BEGIN Recorded information

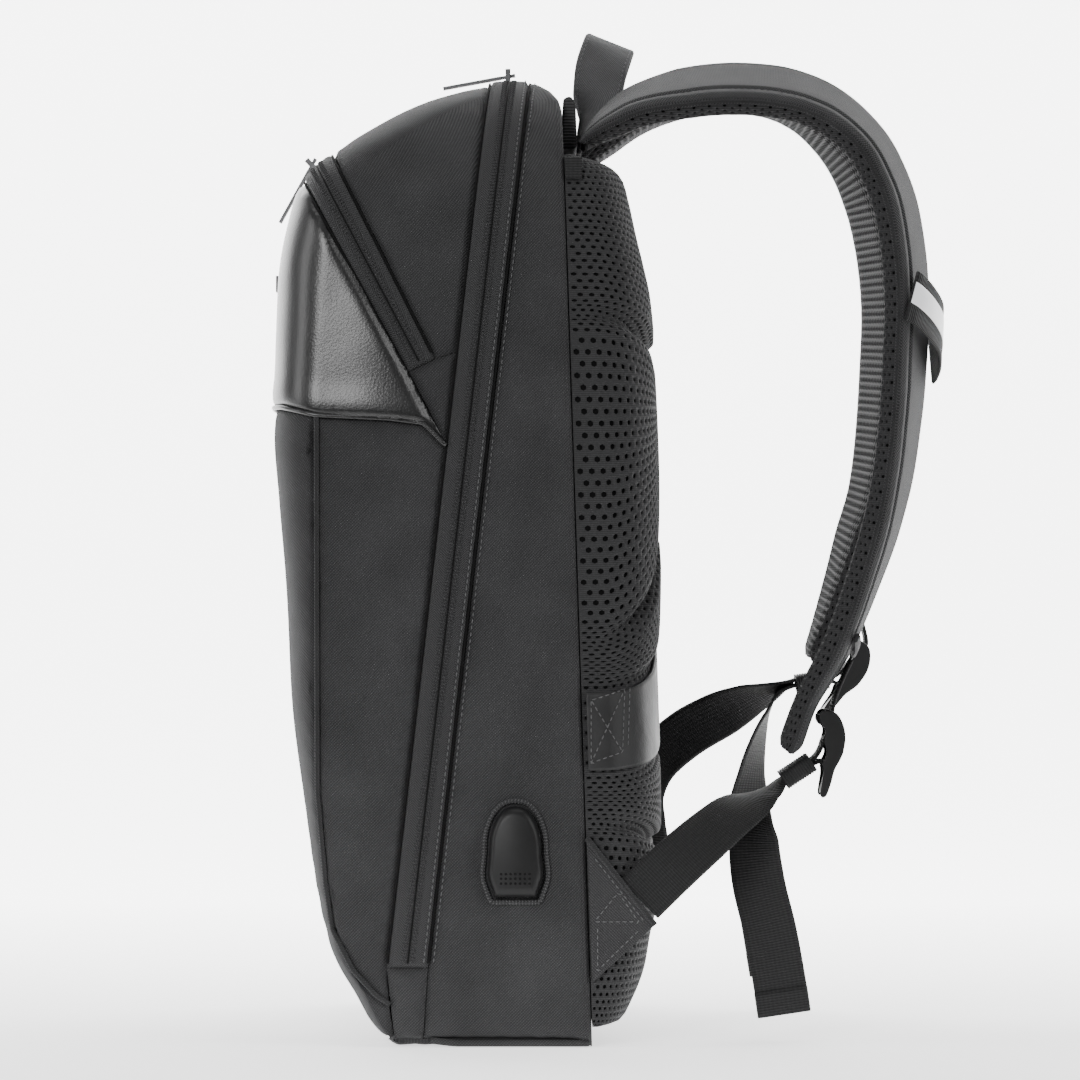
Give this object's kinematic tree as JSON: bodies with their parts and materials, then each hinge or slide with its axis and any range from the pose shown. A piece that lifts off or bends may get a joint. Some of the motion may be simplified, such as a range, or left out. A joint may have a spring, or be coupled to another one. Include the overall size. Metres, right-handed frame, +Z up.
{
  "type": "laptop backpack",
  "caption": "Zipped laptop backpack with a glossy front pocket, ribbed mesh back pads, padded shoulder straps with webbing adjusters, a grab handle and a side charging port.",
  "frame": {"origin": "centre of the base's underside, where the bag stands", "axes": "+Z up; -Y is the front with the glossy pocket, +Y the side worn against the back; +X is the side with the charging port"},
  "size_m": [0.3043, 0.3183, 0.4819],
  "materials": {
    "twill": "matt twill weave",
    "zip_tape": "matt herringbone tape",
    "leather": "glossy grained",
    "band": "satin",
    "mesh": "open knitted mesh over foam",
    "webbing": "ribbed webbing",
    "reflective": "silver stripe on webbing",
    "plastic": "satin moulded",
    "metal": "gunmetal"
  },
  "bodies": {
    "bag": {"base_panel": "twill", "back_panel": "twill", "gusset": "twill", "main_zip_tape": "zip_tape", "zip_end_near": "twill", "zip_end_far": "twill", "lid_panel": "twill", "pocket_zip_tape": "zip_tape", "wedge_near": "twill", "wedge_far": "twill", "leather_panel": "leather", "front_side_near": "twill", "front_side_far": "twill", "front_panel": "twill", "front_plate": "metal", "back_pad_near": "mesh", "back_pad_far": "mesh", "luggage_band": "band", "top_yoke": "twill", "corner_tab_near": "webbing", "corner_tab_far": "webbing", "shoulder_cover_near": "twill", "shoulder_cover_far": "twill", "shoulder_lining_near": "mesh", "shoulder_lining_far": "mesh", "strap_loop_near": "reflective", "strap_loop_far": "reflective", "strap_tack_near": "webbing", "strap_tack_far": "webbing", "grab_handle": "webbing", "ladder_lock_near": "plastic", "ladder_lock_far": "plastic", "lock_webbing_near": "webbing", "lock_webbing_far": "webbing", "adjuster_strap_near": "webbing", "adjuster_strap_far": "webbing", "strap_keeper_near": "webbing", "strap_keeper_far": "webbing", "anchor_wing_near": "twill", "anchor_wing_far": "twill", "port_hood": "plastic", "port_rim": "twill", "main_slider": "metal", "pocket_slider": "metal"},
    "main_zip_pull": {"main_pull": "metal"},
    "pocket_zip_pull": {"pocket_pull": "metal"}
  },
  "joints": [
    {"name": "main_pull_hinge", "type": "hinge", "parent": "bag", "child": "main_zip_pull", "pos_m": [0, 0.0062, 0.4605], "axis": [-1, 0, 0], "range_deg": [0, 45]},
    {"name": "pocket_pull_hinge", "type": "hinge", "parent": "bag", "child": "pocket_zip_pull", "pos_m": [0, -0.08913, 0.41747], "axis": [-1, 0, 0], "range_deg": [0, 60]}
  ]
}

END Recorded information

» **Exercise instructions**
Repeat the material above in full, keeping every word.

» **Finished task**
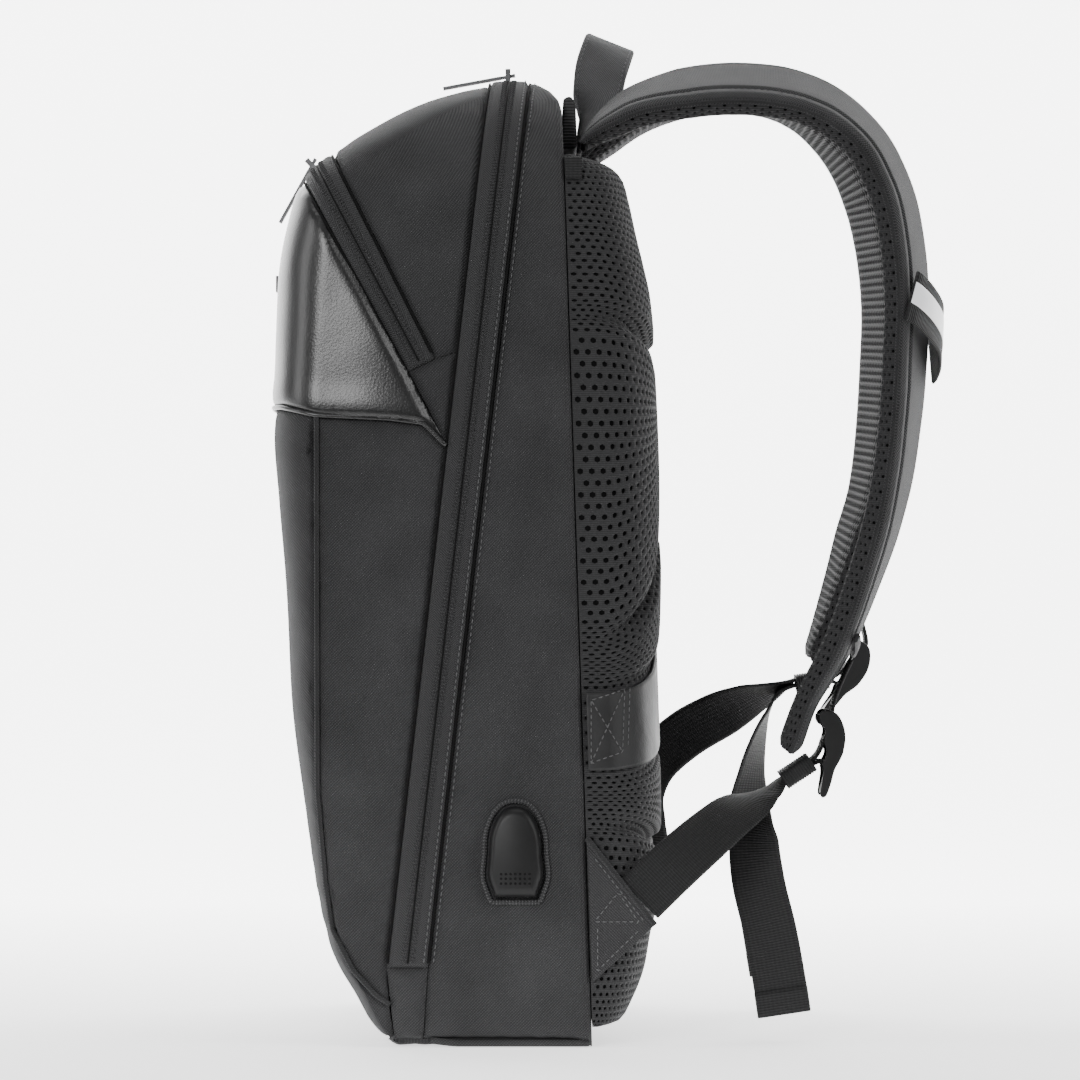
Give this object's kinematic tree as JSON: bodies with their parts and materials, then each hinge or slide with its axis and any range from the pose shown. A piece that lifts off or bends may get a joint. Some of the motion may be simplified, such as a range, or left out. A joint may have a spring, or be coupled to another one. Include the overall size. Metres, right-handed frame, +Z up.
{
  "type": "laptop backpack",
  "caption": "Zipped laptop backpack with a glossy front pocket, ribbed mesh back pads, padded shoulder straps with webbing adjusters, a grab handle and a side charging port.",
  "frame": {"origin": "centre of the base's underside, where the bag stands", "axes": "+Z up; -Y is the front with the glossy pocket, +Y the side worn against the back; +X is the side with the charging port"},
  "size_m": [0.3043, 0.3183, 0.4819],
  "materials": {
    "twill": "matt twill weave",
    "zip_tape": "matt herringbone tape",
    "leather": "glossy grained",
    "band": "satin",
    "mesh": "open knitted mesh over foam",
    "webbing": "ribbed webbing",
    "reflective": "silver stripe on webbing",
    "plastic": "satin moulded",
    "metal": "gunmetal"
  },
  "bodies": {
    "bag": {"base_panel": "twill", "back_panel": "twill", "gusset": "twill", "main_zip_tape": "zip_tape", "zip_end_near": "twill", "zip_end_far": "twill", "lid_panel": "twill", "pocket_zip_tape": "zip_tape", "wedge_near": "twill", "wedge_far": "twill", "leather_panel": "leather", "front_side_near": "twill", "front_side_far": "twill", "front_panel": "twill", "front_plate": "metal", "back_pad_near": "mesh", "back_pad_far": "mesh", "luggage_band": "band", "top_yoke": "twill", "corner_tab_near": "webbing", "corner_tab_far": "webbing", "shoulder_cover_near": "twill", "shoulder_cover_far": "twill", "shoulder_lining_near": "mesh", "shoulder_lining_far": "mesh", "strap_loop_near": "reflective", "strap_loop_far": "reflective", "strap_tack_near": "webbing", "strap_tack_far": "webbing", "grab_handle": "webbing", "ladder_lock_near": "plastic", "ladder_lock_far": "plastic", "lock_webbing_near": "webbing", "lock_webbing_far": "webbing", "adjuster_strap_near": "webbing", "adjuster_strap_far": "webbing", "strap_keeper_near": "webbing", "strap_keeper_far": "webbing", "anchor_wing_near": "twill", "anchor_wing_far": "twill", "port_hood": "plastic", "port_rim": "twill", "main_slider": "metal", "pocket_slider": "metal"},
    "main_zip_pull": {"main_pull": "metal"},
    "pocket_zip_pull": {"pocket_pull": "metal"}
  },
  "joints": [
    {"name": "main_pull_hinge", "type": "hinge", "parent": "bag", "child": "main_zip_pull", "pos_m": [0, 0.0062, 0.4605], "axis": [-1, 0, 0], "range_deg": [0, 45]},
    {"name": "pocket_pull_hinge", "type": "hinge", "parent": "bag", "child": "pocket_zip_pull", "pos_m": [0, -0.08913, 0.41747], "axis": [-1, 0, 0], "range_deg": [0, 60]}
  ]
}